As Dawn Tucker jogged her usual route in Staunton, Virginia's Thornrose Cemetery, she heard a voice say, "Turn around."
Tucker did, but no one was there. Her gaze fell upon a tombstone she'd jogged past countless times before but hadn't noticed. It read:
Oct. 1, 1906,
Aged 25 years
Beneath the straightforward engraving was an intriguing inscription: "Erected 1923 by friends with Hagenbeck-Wallace Circus."
"I was instantly fascinated," said Tucker, 36, of Flagstaff, Arizona. "First, because I'd had that kind of ghostly experience, and then because the stone was erected by a circus and it had taken 17 years to put it up."
So Tucker, an artist by trade, started doing research and happened to connect with another woman who also wanted to learn more about the woman buried beneath the mysterious tombstone.
Two years later, they've pieced together a tale of intrigue and murder that ties back to Cincinnati.
"Her life was so much more interesting than her death," said Aíne Murphy Norris, 34, who is leaving behind a job teaching English and American literature at Pensacola State College in Florida to return to her home state of Virginia.
"She was a big deal in the entertainment industry, but all I had heard about her from this kind of lore was her death. My goal was to figure out what happened in her life."
Here's the story they've unearthed:
Eva Clark was born Eva Kelley, daughter to circus and vaudeville entertainers Lee Howard Kelley and Alice Howard. The early 1900s were rife with anti-Irish sentiment, so the family eschewed their given surname and went by "Howard" instead.
Eva's exact date and location of birth aren't known, but her home base was Cincinnati. Her parents performed with the Clements & Russell Railroad Show in 1890, when their daughter was younger than 10.

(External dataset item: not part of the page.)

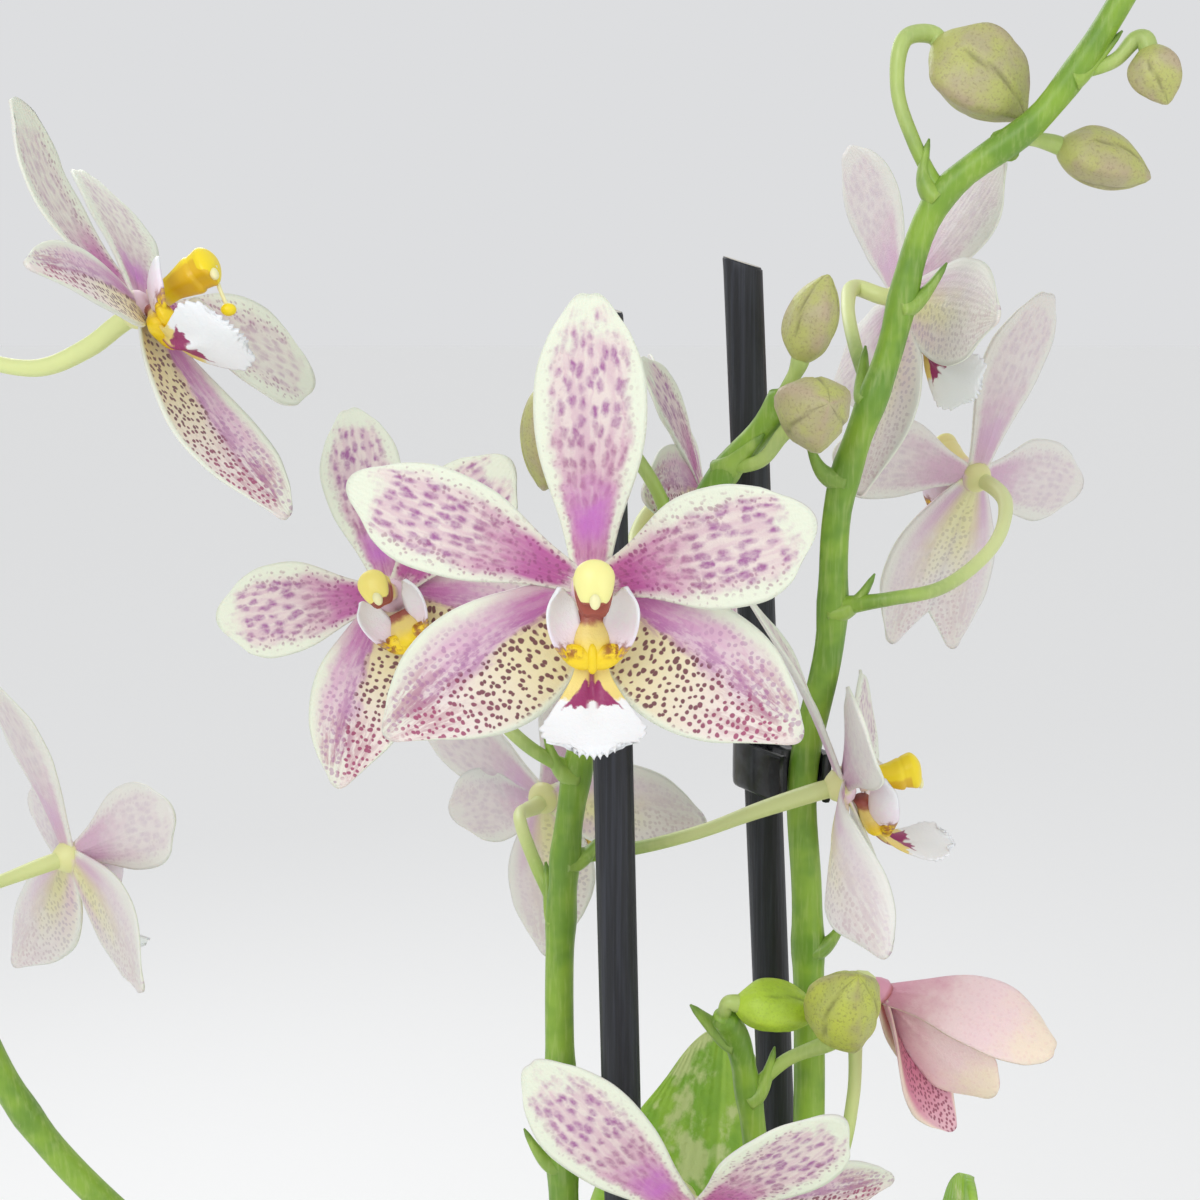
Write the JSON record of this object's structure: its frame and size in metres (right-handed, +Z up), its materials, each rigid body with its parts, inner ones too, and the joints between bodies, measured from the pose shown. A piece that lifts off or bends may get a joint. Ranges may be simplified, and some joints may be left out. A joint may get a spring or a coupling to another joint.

Soon, the Howards began performing alongside "Eva May" or "Little Eva" in various traveling companies. Based on advertisements bearing her name and many aliases – which were typical of circus performers at the time – Eva Howard was multi-talented. She sang and danced and was such an accomplished aerialist that reporters repeatedly referred to her as "The Queen of the Air."
One news story read: "She seems to feel as much at home in the trapeze acts as if she we're on the ground."
When in Cincinnati, Eva performed at the Commodore Concert Hall on Vine between Fifth and Sixth streets, which shuttered in 1905.
In the late 1890s, she began traveling with the Clark Bros. Circus. In 1897, when Eva was at most 16 years old, she married Lum Clark, son of that circus' owners.
It wasn't a happy marriage.
"In the divorce decree, Eva files for divorce because Lum had refused to live with her since their wedding, had beaten her many times, had threatened her and had shot at her," Tucker said.
The decree was filed in 1903 but the two apparently never divorced.
Three years later, when the circus was performing in Staunton, Virginia, Eva would be found writhing on the ground in a circus tent, a bullet in her abdomen.
The shooting, though not immediately fatal, made headlines far beyond Virginia. Eva survived at first and refused to say much about what had happened to her, beyond that it was an accident.
She died a month later during a second surgery caused by an infection of her wound.
A headline in The Enquirer on Oct. 3, 1906, read: BULLET Ends Eva Clark's Life, And Mystery Surrounds the Tragic Fate of a Pretty Circus Performer from Cincinnati."
News of her death left those who knew her heartbroken. In particular, a Price Hill woman named Elizabeth Brannigan, whose husband Edward ran the Commodore Concert Hall.
The Brannigans told reporters they wanted to bring Eva's body back "home" to be buried, but Staunton authorities refused. Police said they weren't convinced the shooting had been accidental and needed to keep the body as potential evidence.
Despite that, no one was ever charged in Eva's death.
Eva was buried in an unmarked plot. It'd be 17 years before members of another circus raised money to finally erect the tombstone that interrupted Tucker's jog.
After years of research, Tucker and Norris are dubious the shooting was accidental. For starters, witnesses said two men were with Eva when she was shot – her husband, Lum Clark, and a man of whom Clark was jealous, a fellow trapeze performer named James Richards.
(Clark's jealousy was well known, as noted in The Enquirer: "Clark loved his wife devotedly, but when his jealousy was excited was prone to make implied threats.")
Second, Lum Clark fled after the shooting, reportedly hightailing it to Mexico.
Plus Eva herself had said in her divorce filing that Clark had shot at her.
"You don't purposefully shoot at someone once and then accidentally shoot at them the next time," Tucker said.
As much research as she and Norris have done, they're hoping to still do more: They're looking for Cincinnatians with ties to the Howard family, the Brannigans and the Commodore Concert Hall, as well as Price's Floating Opera, where Eva and her mother performed under the surname Adair.
Their goal, Norris said, is to ensure that the young circus performer is remembered for her life, not just her tragic death.
"The collective memory is incomplete," she said. "I think it's kind of our duty as researchers, if we have the ability, to change someone's narrative for the better and to be more accurate."